6. Business Insights & Recommendations

Based on the analysis above, we derive the following actionable insights:

6.1. Difficulty Balancing:

Observation: The death_reason analysis highlights the most common obstacles (e.g., pipes vs. enemies). If ‘pipe’ collisions are disproportionately high early in the game, the initial difficulty curve may be too steep.

Recommendation: Adjust the gap size or spawn rate of the leading cause of death in the first 10 seconds of gameplay to improve retention.

6.2. Player Segmentation Strategy:

Observation: K-Means clustering identified distinct groups. (Refer to cluster table: e.g., High-duration/low-coin collectors vs. Aggressive shooters).

Recommendation: Introduce targeted rewards.

  • For ‘Survivors’ (High duration, low action): Introduce time-based achievements.

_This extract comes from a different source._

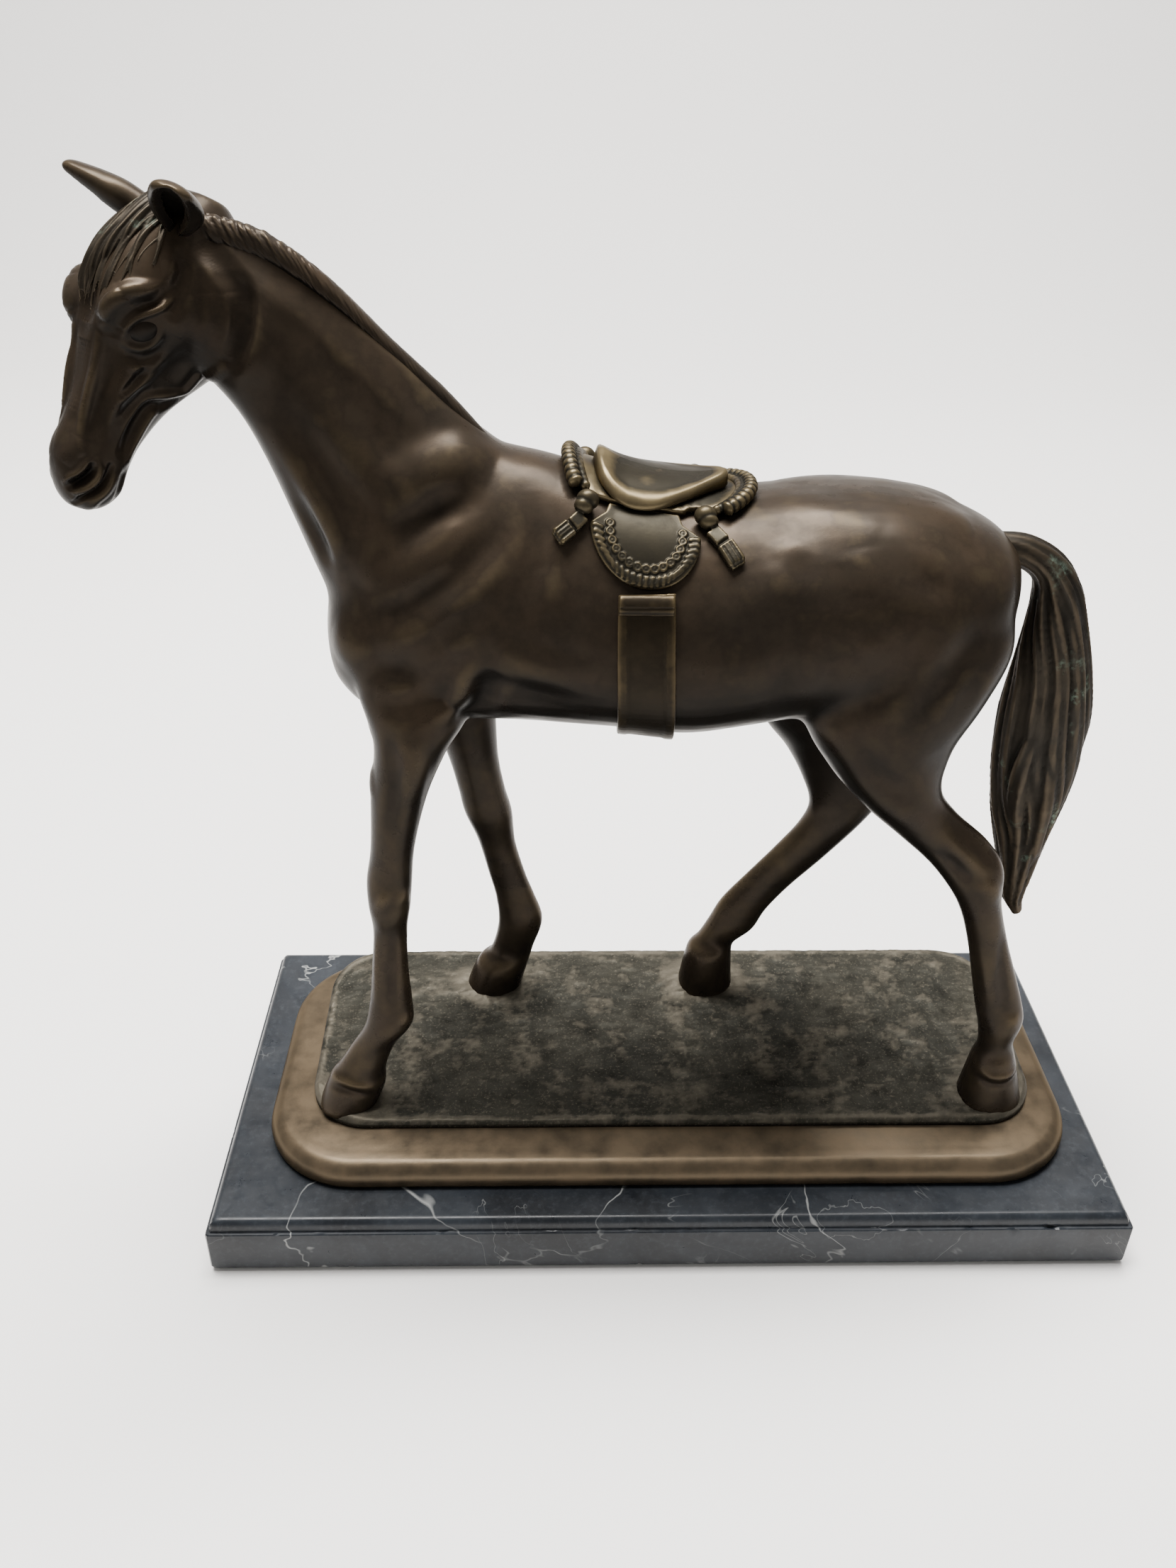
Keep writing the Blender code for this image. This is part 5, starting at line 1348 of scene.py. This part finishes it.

  • For ‘Shooters’ (High bullets/UFOs): Offer weapon skins or visual upgrades for combat milestones.

6.3. Predictive Engagement:

Observation: The Random Forest model shows that specific actions (like coins_collected or ufos_shot) are strong predictors of high scores.

Recommendation: Create a tutorial or “Daily Mission” focusing on these high-value actions to teach new players how to achieve higher scores effectively.

6.4. Monetization Opportunities:

Observation: Players who survive past the 30-second threshold (analyzed in the Logistic Regression) show higher engagement.

Recommendation: Trigger “Continue?” ads or special offers only after a player has demonstrated this “expert” survival trait, as they are more invested in the session than a player who dies instantly.